Written task: Verbatim output of all the material below is required.

Data section:
****

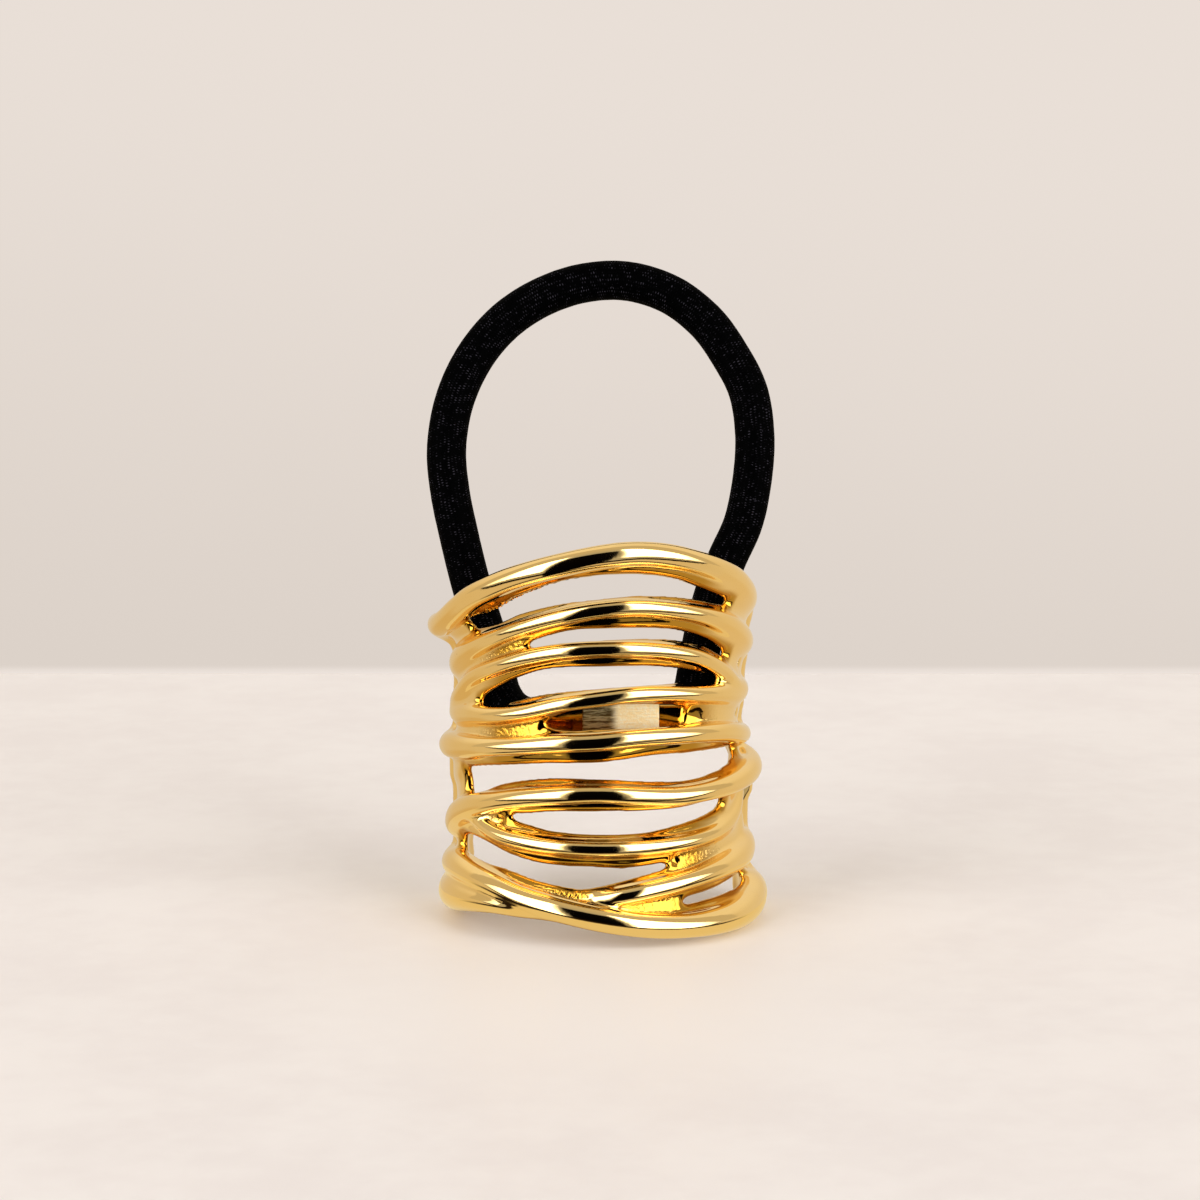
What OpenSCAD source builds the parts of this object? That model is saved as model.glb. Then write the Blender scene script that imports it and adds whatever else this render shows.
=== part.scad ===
// Metal cuff hair tie: a cast cuff of fused wires, open at the back, with an elastic loop
// held to a bar inside it by a crimped band. It stands on its lower rim. The origin is the
// middle of the hair passage at floor level, and the front faces -Y.

/* [Cuff] */
// Half the angle that the cuff covers, measured from the front
end_angle = 105; // [98:1:115]
// Thickness of the wall between the wires
web_t = 1.5; // [1.2:0.1:1.8]
// Thickness of the flat foot that each wire stands on
foot_t = 0.9; // [0.7:0.1:1]
// Radius of the rounded posts that close both ends of the cuff
post_r = 1.2; // [1:0.05:1.3]

/* [Holder bar] */
// Thickness of the bar soldered across the inside
bar_t = 0.9; // [0.8:0.1:1.2]
// Height of the bar
bar_h = 4.2; // [3:0.1:4.3]
// Distance of the bar's front face from the axis
bar_y = 11.3; // [11.2:0.05:11.4]
// Height of the bar's middle above the floor
bar_z = 24.1; // [23.9:0.1:24.3]

/* [Crimp band] */
// Width of the band along the bar
band_w = 8.4; // [7.5:0.1:9]
// Place of the band's middle along the bar
band_x = 2.5; // [2:0.1:3]
// Thickness of the sheet
band_t = 0.5; // [0.4:0.05:0.6]
// Clearance between the band, the bar and the elastic
fit_gap = 0.15; // [0.12:0.01:0.2]

/* [Elastic] */
// Diameter of the covered elastic
elastic_d = 4.5; // [4.3:0.1:4.6]

/* [Hidden] */
gold = "#d9ab4e";
brass = "#c9b07a";
black = "#17161a";
// Angle between two rings of a wire or web
ring_step = 7.5;
// Points on a wire's rounded crest, and the half angle that they cover
crest_points = 5;
crest_half_angle = 72;
// Size of the bevel on a wire's foot
bevel = 0.35;
// How far a web's edges reach into the two wires, which differs from web to web so that no
// two of them share an edge
web_inset = 0.1;
web_stagger = 0.023;
web_cycle = 5;
post_sides = 10;
// How far the bar's ends sink into the wall
bar_seat = 0.5;
band_sides = 48;
elastic_sides = 10;
rings_per_span = 2;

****

Written solution:
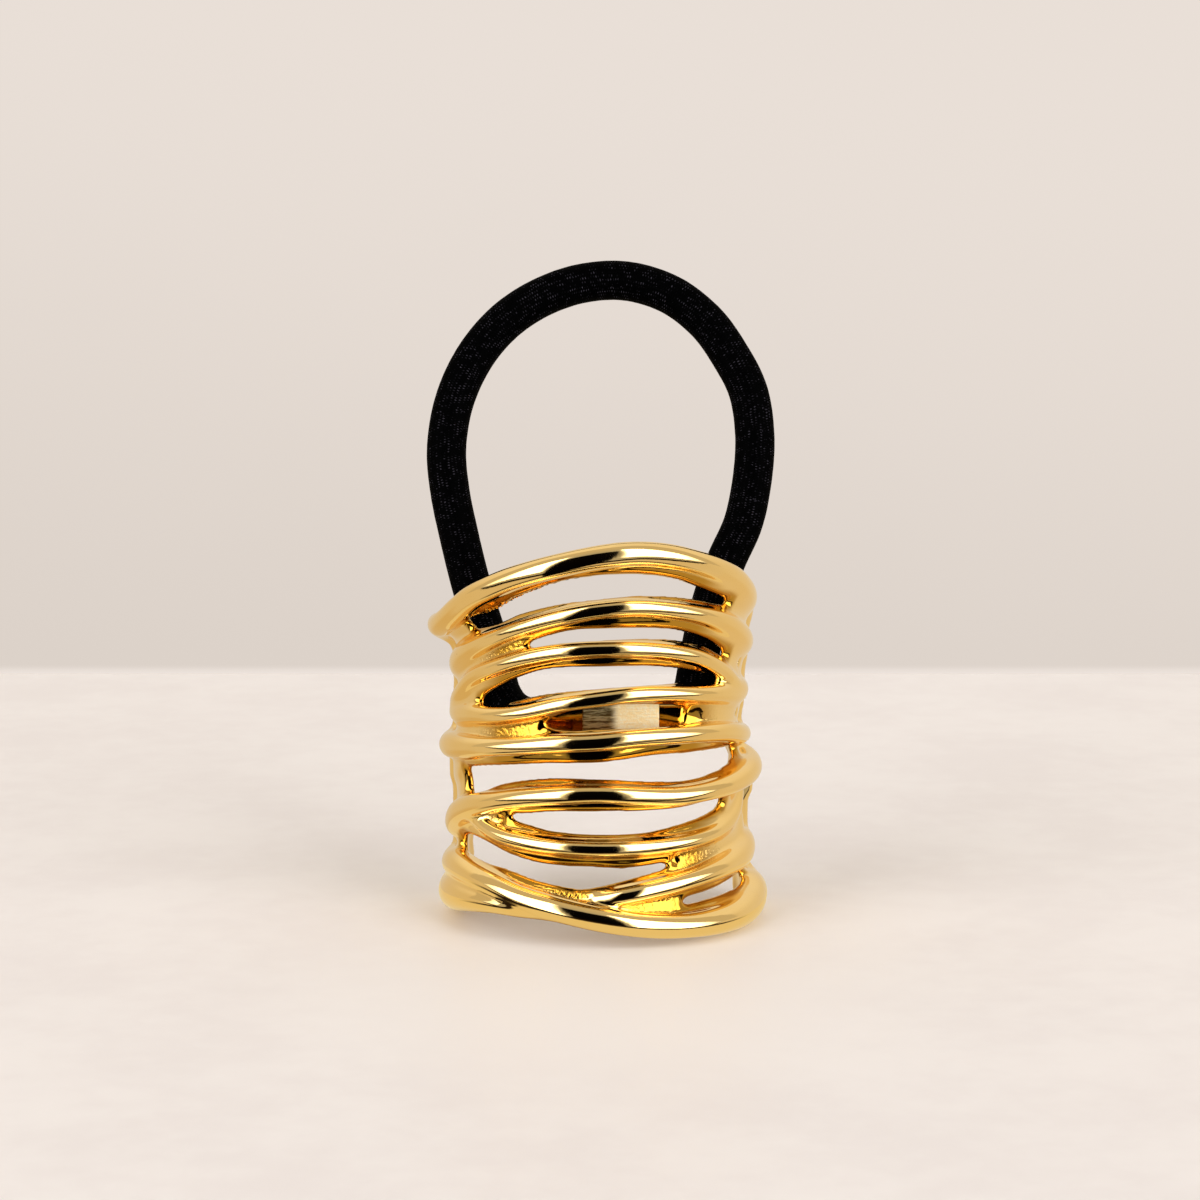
What OpenSCAD source builds the parts of this object? That model is saved as model.glb. Then write the Blender scene script that imports it and adds whatever else this render shows.
=== part.scad ===
// Metal cuff hair tie: a cast cuff of fused wires, open at the back, with an elastic loop
// held to a bar inside it by a crimped band. It stands on its lower rim. The origin is the
// middle of the hair passage at floor level, and the front faces -Y.

/* [Cuff] */
// Half the angle that the cuff covers, measured from the front
end_angle = 105; // [98:1:115]
// Thickness of the wall between the wires
web_t = 1.5; // [1.2:0.1:1.8]
// Thickness of the flat foot that each wire stands on
foot_t = 0.9; // [0.7:0.1:1]
// Radius of the rounded posts that close both ends of the cuff
post_r = 1.2; // [1:0.05:1.3]

/* [Holder bar] */
// Thickness of the bar soldered across the inside
bar_t = 0.9; // [0.8:0.1:1.2]
// Height of the bar
bar_h = 4.2; // [3:0.1:4.3]
// Distance of the bar's front face from the axis
bar_y = 11.3; // [11.2:0.05:11.4]
// Height of the bar's middle above the floor
bar_z = 24.1; // [23.9:0.1:24.3]

/* [Crimp band] */
// Width of the band along the bar
band_w = 8.4; // [7.5:0.1:9]
// Place of the band's middle along the bar
band_x = 2.5; // [2:0.1:3]
// Thickness of the sheet
band_t = 0.5; // [0.4:0.05:0.6]
// Clearance between the band, the bar and the elastic
fit_gap = 0.15; // [0.12:0.01:0.2]

/* [Elastic] */
// Diameter of the covered elastic
elastic_d = 4.5; // [4.3:0.1:4.6]

/* [Hidden] */
gold = "#d9ab4e";
brass = "#c9b07a";
black = "#17161a";
// Angle between two rings of a wire or web
ring_step = 7.5;
// Points on a wire's rounded crest, and the half angle that they cover
crest_points = 5;
crest_half_angle = 72;
// Size of the bevel on a wire's foot
bevel = 0.35;
// How far a web's edges reach into the two wires, which differs from web to web so that no
// two of them share an edge
web_inset = 0.1;
web_stagger = 0.023;
web_cycle = 5;
post_sides = 10;
// How far the bar's ends sink into the wall
bar_seat = 0.5;
band_sides = 48;
elastic_sides = 10;
rings_per_span = 2;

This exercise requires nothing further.